Wangari Maathai (1940 – 2011)
Described by Becca Anderson as a Green Goddess, Wangari Maathai was an extraordinary person. She was born in a village right beside the Great Rift Valley, which is the location where humans originated from. The sacred nature of her surroundings were instilled in her by her mother as she grew up.
Maathai’s passion for the earth led her to higher education to where she received a master of science from the University of Pittsburgh and a doctorate of Philosophy at the University of Nairobi. Her achievement at the University of Nairobi is groundbreaking, as she was the first woman there to receive a Ph.D. She continued to break boundaries as she became their first female professor, and first department chair.
After her journey through academia, she used her passion and knowledge to start the Green Belt Movement in Africa. She combined her efforts for women’s rights and environmental rights as she ventured through Kenya and taught women how to plant trees and preserve nature. By 1988 over 10,000 trees were planted thanks to her efforts. This was just the beginning.
Maathai received an abundance of recognition for her work to care for the earth. She was given a “Woman of the World” award from Princess Diana, the Right Livelihood Award, the Indira Gandhi Peace Prize, and the Nobel Peace Prize. Wangari Maathai’s contributions were crucial then and now as her efforts spiraled out and encouraged conservation and care of the Earth.

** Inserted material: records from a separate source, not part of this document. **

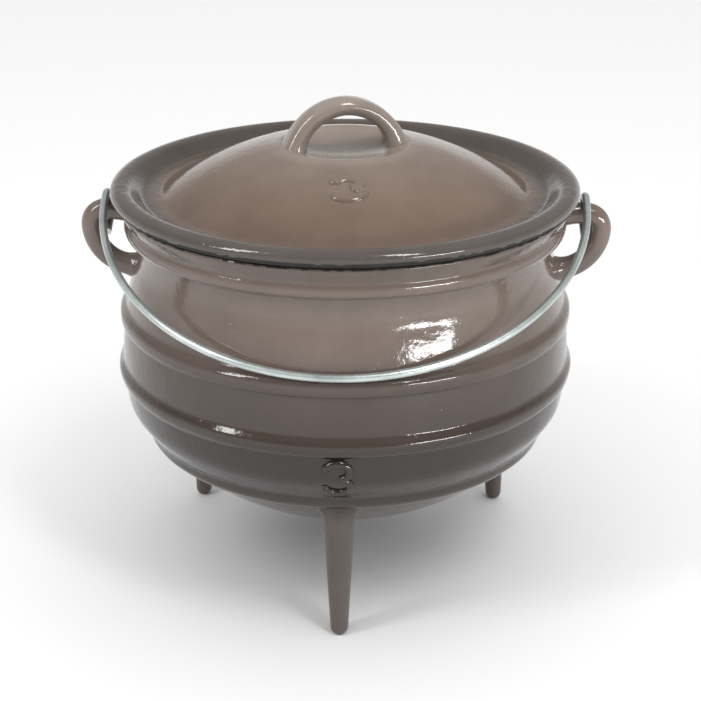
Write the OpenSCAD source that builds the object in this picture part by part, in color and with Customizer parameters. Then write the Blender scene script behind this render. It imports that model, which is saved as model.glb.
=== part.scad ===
// Three-legged cast cooking pot with a coal-channel lid and a swinging wire bail.
// Origin: on the pot's axis, at floor level. The ears lie along X and the bail rests at -Y.

/* [Pot] */
// Radius of the belly at its widest
belly_r = 133; // [126:0.5:140]
// Height of the belly's widest ring above the floor
belly_z = 133; // [128:0.5:138]
// Radius of the curve of the sides
side_curve = 170; // [160:1:185]
// Radius of the curve of the round bottom
bowl_curve = 155; // [150:1:160]
// Radius of the turn from the bottom into the sides
corner_curve = 20; // [14:0.5:26]
// Clear height under the bottom
bottom_z = 33.3; // [28:0.1:38]
// Height of the flat seat that the lid lies on
seat_z = 228; // [222:0.5:236]
// How far the neck draws in from the belly
neck_in = 11.3; // [9:0.1:13]
// Radius of the hollow curve of the neck
neck_curve = 36; // [32:0.5:42]
// How far the hollow curve runs past upright, in degrees
neck_turn = 14; // [8:1:18]
// Wall thickness of the pot and its lid
wall = 5; // [4:0.1:6]

/* [Rim and hoops] */
// How far the rim's edge stands inside the belly radius
rim_in = 1.5; // [0.5:0.1:3]
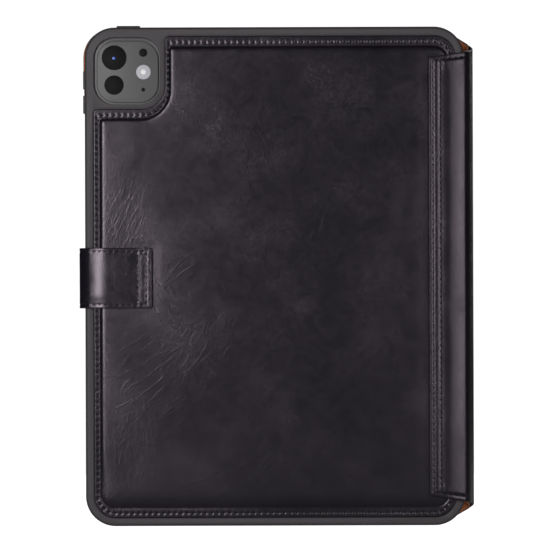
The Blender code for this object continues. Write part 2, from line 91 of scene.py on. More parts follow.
def grown(corners, by):
    """An anticlockwise outline moved outwards, or inwards where by is below 0."""
    moved = []
    for i, (x, z, radius) in enumerate(corners):
        here = Vector((x, z))
        before = (here - Vector(corners[i - 1][:2])).normalized()
        after = (Vector(corners[(i + 1) % len(corners)][:2]) - here).normalized()
        out = Vector((before.y + after.y, -before.x - after.x)) / (1 + before.dot(after))
        convex = before.cross(after) > 0
        spot = here + out * by
        moved.append((spot.x, spot.y, max(radius + (by if convex else -by), 0.15)))
    return moved


def counts_for(corners, spacing):
    """How many steps each corner's arc and the straight after it take, at about this spacing."""
    counts = []
    for i, (x, z, radius) in enumerate(corners):
        run = (Vector(corners[(i + 1) % len(corners)][:2]) - Vector((x, z))).length
        counts.append((max(5, math.ceil(radius * 1.6 / spacing)), max(1, math.ceil(run / spacing))))
    return counts


def trace(corners, counts):
    """Points round an outline, with arcs at its corners, as an array of rows (u, v)."""
    ends = []
    for i, (x, z, radius) in enumerate(corners):
        here = Vector((x, z))
        back = (Vector(corners[i - 1][:2]) - here).normalized()
        ahead = (Vector(corners[(i + 1) % len(corners)][:2]) - here).normalized()
        half = back.angle(ahead) / 2
        centre = here + (back + ahead).normalized() * radius / math.sin(half)
        spoke = here + back * radius / math.tan(half) - centre
        turn = math.copysign(math.pi - 2 * half, -back.cross(ahead))
        steps = counts[i][0]
        ends.append([centre + Matrix.Rotation(turn * k / steps, 2) @ spoke for k in range(steps + 1)])
    points = []
    for i, arc in enumerate(ends):
        points += arc
        start, stop, steps = arc[-1], ends[(i + 1) % len(ends)][0], counts[i][1]
        points += [start.lerp(stop, k / steps) for k in range(1, steps)]
    return np.array([tuple(p) for p in points])


def nearest_on(points, line, closed=True):
    """Each point's distance to a line, how far along it is, if it is inside it, and the line's length."""
    start, stop = (line, np.roll(line, -1, axis=0)) if closed else (line[:-1], line[1:])
    run = stop - start
    lengths = np.sqrt((run**2).sum(1))
    reach = np.concatenate(([0], np.cumsum(lengths)))[:-1]
    length2 = np.maximum(lengths**2, 1e-9)
    rise = np.where(run[:, 1] == 0, 1e-9, run[:, 1])
    distance, along, inside = (np.empty(len(points)) for _ in range(3))
    for low in range(0, len(points), 2000):
        p = points[low:low + 2000, None, :]
        share = np.clip(((p - start) * run).sum(2) / length2, 0, 1)
        gaps = (((start + share[..., None] * run) - p) ** 2).sum(2)
        best = gaps.argmin(1)
        rows = np.arange(len(best))
        distance[low:low + 2000] = np.sqrt(gaps[rows, best])
        along[low:low + 2000] = reach[best] + share[rows, best] * lengths[best]
        above = (start[:, 1] > p[..., 1]) != (stop[:, 1] > p[..., 1])
        crossed = above & (p[..., 0] < start[:, 0] + (p[..., 1] - start[:, 1]) * run[:, 0] / rise)
        inside[low:low + 2000] = crossed.sum(1) % 2
    return distance, along, inside > 0.5, lengths.sum()


def distance_inside(points, outline):
    """Signed distance from each point to a closed outline, above 0 inside it."""
    distance, _, inside, _ = nearest_on(points, outline)
    return np.where(inside, distance, -distance)


def seam_relief(points, near, line, closed=True, width=0.6, depth=0.1, puff=0.15):
    """The groove of a row of stitches: pulled down at each stitch, and puffed up between them."""
    height = np.zeros(len(points))
    distance, along, _, reach = nearest_on(points[near], line, closed)
    count = max(2, round(reach / STITCH_PITCH))
    wave = np.cos(2 * math.pi * along * count / reach)
    swell = np.exp(-((distance / PUFF_WIDTH) ** 2))
    height[near] = groove(distance, width, depth) + puff * swell * wave
    return height


def depth_inside(points, near, corners, beyond=30.0):
    """Signed distance into an outline where it matters, and a large one elsewhere."""
    found = np.full(len(points), beyond)
    found[near] = distance_inside(points[near], trace(corners, counts_for(corners, 2)))
    return found


# ---------------------------------------------------------------- flat sheets

EDGE_RINGS = (
    0, 0.08, 0.22, 0.42, 0.7, 1.1, 1.6, 2.1, 2.5, 2.9, 3.4, 3.8, 4.2, 4.7, 5.2, 5.7, 6.2, 6.8, 7.5,
)


def smooth(x, low, high):
    t = np.clip((x - low) / (high - low), 0, 1)
    return t * t * (3 - 2 * t)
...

These women are incredible pioneers and leaders who deserve to be recognized. I found out about most of them through The Book of Awesome Women: Boundary Breakers, Freedom Fighters, Sheroes & Female Artists by Becca Anderson.
Women have largely been erased from history, but as Anderson acknowledges it is vital to remember that, “Women hold up half the sky and, most days, do even more of the heavy lifting…”.